The former Irish President has been the High Commissioner for five years, during which time she has travelled to Rwanda, South Africa, Colombia, and Cambodia. In 1998, she was the first High Commissioner to visit China, where she signed an agreement designed to improve human rights in that country.

Ms Robinson will be one of several Commonwealth speakers to consider the issues now exercising the minds of governments, military, security and other experts in many countries, most importantly Australia, in the wake of the Bali bombings.

Discussion will centre on the response of governments to the emerging threats, fundamental human rights and the rule of law, and will examine the legislative responses in domestic and international law to aspects of terrorism.

The issue of human rights will be discussed in a range of sessions, including one titled “Enhancing democracy – human rights protection and the common good”. Another session will look at the future of human rights and ask whether there is one.

Other keynote speeches will be delivered by Judge Albie Sachs of the South African Constitutional Court, prominent Malaysian human rights and defence lawyer Karpal Singh, and the Master of the Rolls and Head of Civil Justice in the United Kingdom Lord Phillips of Worth Matravers.

Conference sessions will look at commercial legal issues emanating from the advent of the Internet and global communications networks.

While considering the issues confronted by lawyers practising in a virtual world and the impact of technology on their work, the jurisdictional issues arising from international e-commerce and publications via the Internet will also be discussed.

Similarly, commercial and business legal issues will be to the fore in a session, led by the Australian Corporate Lawyers Association, which will look at the challenges faced by legal counsel for transnational companies as a result of the diverse regulatory requirements, legal systems and business cultures in many countries.

The session will consider how legal risks can be effectively assessed and managed across national borders as business and commerce become increasingly globalised.

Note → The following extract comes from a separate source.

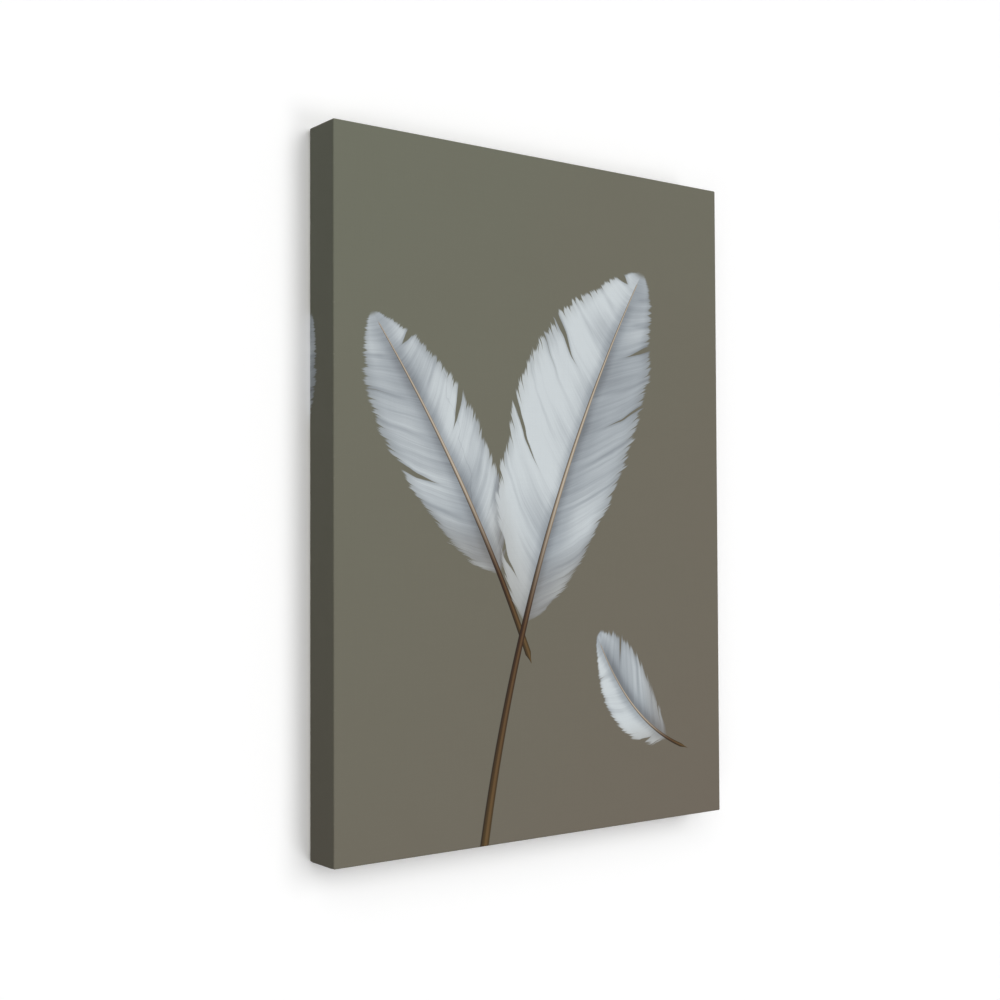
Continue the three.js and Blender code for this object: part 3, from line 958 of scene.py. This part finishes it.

Other conference agenda topics include corporate governance after Enron, law and journalism and the viability of forming a Commonwealth Law Journalists Association, and issues confronted by legal practitioners in a virtual world, including the impact of technology and ways for the legal profession to cope with the technological revolution.

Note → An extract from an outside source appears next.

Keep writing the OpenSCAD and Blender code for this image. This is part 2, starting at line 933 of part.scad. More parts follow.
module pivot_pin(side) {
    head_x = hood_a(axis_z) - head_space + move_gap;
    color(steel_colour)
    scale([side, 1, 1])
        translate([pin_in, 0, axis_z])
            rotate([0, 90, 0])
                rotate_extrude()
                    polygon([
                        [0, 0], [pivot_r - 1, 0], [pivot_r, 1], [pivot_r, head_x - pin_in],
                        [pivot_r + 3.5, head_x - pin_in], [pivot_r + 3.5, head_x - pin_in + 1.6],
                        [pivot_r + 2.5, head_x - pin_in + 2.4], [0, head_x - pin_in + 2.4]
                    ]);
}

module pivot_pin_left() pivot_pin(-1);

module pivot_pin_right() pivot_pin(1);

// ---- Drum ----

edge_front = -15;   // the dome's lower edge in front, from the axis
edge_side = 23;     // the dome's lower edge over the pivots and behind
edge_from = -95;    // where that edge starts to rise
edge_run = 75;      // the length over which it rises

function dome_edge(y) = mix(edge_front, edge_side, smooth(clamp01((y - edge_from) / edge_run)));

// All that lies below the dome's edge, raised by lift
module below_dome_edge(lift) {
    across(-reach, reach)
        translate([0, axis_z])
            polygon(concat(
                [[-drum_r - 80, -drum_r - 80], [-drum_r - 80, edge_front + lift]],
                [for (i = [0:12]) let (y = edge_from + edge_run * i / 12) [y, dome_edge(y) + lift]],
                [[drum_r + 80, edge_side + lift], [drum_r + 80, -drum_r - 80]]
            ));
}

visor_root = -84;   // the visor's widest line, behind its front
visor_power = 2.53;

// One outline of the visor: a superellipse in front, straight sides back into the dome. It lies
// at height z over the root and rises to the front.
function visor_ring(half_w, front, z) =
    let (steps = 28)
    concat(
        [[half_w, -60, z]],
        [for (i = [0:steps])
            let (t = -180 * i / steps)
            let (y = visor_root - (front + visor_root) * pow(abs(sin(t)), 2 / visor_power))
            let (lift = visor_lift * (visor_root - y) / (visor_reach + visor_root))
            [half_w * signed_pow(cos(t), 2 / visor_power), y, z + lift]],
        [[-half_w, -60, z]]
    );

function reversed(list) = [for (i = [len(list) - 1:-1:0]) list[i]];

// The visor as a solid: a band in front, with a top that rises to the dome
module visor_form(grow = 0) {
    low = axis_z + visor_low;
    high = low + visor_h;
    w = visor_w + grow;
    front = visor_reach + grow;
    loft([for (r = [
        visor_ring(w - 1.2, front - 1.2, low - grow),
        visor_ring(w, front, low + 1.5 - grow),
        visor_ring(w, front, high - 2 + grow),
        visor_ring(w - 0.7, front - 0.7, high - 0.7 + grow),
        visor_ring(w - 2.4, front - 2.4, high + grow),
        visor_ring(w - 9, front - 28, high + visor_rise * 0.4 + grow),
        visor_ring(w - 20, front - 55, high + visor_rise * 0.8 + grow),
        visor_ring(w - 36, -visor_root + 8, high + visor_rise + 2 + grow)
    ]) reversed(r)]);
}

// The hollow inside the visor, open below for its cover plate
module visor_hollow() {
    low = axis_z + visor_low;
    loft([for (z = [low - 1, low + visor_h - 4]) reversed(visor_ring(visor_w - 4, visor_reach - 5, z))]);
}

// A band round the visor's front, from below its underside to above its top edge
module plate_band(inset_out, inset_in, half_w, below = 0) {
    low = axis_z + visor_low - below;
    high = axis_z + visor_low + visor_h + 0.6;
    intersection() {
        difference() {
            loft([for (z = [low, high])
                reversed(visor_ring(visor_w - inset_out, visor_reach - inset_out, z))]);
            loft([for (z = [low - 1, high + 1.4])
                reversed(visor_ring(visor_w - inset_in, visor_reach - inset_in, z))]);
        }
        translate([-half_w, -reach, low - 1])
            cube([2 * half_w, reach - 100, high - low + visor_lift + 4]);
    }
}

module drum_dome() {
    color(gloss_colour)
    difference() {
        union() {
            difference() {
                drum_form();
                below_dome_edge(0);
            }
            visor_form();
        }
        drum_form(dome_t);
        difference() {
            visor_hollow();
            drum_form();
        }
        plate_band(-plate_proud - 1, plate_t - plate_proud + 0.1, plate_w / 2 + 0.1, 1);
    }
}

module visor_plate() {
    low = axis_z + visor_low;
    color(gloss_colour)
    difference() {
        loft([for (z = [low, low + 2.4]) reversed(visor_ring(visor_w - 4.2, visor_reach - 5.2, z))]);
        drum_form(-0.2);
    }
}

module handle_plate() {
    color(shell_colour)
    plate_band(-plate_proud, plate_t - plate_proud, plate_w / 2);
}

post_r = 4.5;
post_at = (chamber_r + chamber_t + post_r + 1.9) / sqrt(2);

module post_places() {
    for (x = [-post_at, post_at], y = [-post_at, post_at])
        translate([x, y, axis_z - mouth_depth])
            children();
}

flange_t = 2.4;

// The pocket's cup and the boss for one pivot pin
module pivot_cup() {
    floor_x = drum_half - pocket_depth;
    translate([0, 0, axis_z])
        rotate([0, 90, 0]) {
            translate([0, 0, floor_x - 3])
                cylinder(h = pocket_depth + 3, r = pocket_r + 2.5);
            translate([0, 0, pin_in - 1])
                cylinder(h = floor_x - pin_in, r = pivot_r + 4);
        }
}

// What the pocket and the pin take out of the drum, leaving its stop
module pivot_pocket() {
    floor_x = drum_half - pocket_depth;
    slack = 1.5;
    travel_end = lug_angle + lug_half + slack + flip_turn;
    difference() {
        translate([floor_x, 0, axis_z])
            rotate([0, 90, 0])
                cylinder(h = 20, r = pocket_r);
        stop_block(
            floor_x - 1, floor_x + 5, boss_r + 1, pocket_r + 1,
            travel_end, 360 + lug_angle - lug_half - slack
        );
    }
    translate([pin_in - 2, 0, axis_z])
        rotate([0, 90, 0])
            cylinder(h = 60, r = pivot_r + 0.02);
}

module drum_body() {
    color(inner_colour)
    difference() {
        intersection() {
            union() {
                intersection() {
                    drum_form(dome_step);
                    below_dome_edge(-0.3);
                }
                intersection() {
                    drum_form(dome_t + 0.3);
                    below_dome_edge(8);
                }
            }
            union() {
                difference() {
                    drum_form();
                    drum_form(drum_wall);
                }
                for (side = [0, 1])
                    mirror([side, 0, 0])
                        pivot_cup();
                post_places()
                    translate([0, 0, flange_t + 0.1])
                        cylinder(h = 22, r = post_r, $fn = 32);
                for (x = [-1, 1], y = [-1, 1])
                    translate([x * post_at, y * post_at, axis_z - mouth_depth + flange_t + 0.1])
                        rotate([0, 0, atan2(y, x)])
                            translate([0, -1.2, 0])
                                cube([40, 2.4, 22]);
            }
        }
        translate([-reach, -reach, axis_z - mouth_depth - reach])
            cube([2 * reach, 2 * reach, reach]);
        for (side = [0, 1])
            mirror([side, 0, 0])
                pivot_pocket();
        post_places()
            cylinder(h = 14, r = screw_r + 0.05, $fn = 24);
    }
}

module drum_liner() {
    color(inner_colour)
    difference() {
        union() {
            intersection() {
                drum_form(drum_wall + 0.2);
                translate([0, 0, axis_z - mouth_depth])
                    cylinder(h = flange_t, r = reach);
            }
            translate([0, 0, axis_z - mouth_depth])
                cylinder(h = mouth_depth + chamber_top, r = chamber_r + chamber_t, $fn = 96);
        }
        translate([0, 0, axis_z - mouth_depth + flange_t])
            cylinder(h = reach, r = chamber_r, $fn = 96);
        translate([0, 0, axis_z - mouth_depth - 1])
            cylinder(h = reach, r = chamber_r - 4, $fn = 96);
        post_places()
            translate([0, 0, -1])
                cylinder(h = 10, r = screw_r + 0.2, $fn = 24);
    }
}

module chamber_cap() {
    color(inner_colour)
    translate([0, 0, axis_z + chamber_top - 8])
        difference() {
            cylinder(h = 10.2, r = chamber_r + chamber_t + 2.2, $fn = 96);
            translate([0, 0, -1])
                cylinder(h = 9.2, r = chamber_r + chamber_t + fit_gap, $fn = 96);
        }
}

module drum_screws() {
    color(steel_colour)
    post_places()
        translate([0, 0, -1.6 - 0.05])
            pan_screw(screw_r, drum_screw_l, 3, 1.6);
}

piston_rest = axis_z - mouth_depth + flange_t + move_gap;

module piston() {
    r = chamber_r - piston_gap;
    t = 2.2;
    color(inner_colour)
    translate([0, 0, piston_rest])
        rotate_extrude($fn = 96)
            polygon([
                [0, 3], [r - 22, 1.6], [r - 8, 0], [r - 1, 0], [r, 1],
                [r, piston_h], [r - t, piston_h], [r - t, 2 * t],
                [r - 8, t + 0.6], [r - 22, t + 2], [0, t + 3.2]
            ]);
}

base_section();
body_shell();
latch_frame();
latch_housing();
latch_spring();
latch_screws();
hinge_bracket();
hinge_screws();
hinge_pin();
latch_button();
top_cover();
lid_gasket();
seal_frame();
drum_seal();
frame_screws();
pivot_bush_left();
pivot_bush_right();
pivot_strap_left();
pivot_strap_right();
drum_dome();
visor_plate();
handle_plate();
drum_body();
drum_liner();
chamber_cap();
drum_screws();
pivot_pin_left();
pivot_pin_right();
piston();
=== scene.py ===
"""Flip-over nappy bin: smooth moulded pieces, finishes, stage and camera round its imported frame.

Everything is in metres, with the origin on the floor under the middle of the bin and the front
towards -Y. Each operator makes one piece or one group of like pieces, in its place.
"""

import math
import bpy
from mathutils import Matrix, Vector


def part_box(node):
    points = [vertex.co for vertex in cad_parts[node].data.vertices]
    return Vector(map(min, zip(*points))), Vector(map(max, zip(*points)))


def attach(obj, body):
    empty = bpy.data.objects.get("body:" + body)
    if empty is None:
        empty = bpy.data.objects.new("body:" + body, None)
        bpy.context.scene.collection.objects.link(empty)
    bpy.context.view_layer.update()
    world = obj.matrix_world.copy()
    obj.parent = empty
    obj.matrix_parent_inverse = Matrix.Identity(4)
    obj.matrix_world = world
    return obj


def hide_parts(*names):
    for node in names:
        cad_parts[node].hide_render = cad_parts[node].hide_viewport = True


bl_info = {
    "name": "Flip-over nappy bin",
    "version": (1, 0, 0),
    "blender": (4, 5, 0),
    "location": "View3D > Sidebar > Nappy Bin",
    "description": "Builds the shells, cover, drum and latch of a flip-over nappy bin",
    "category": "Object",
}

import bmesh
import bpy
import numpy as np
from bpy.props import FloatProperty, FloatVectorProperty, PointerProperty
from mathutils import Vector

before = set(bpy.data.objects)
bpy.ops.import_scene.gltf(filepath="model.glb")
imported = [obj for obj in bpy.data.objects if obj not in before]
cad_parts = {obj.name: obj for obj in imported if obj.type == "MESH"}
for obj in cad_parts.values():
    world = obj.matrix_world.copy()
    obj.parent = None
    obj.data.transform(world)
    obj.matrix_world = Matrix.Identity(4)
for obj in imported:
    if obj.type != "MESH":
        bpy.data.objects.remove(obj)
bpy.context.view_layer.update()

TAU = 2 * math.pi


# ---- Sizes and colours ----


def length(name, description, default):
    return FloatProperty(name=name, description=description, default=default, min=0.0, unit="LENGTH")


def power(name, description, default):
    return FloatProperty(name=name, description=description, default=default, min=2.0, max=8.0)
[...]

Organising committee chairman Mark Woods said there was an enormous amount of interest shown by lawyers and others, from Australia and other countries, in attending the conference and also offering themselves as speakers.

He said sponsorship contributions had exceeded budget and provided solid funding to allow assistance packages to be offered to delegates travelling from developing countries in the Commonwealth.

The organising committee expects attendance at the conference to total more than 2000 delegates from many of the 54 Commonwealth countries.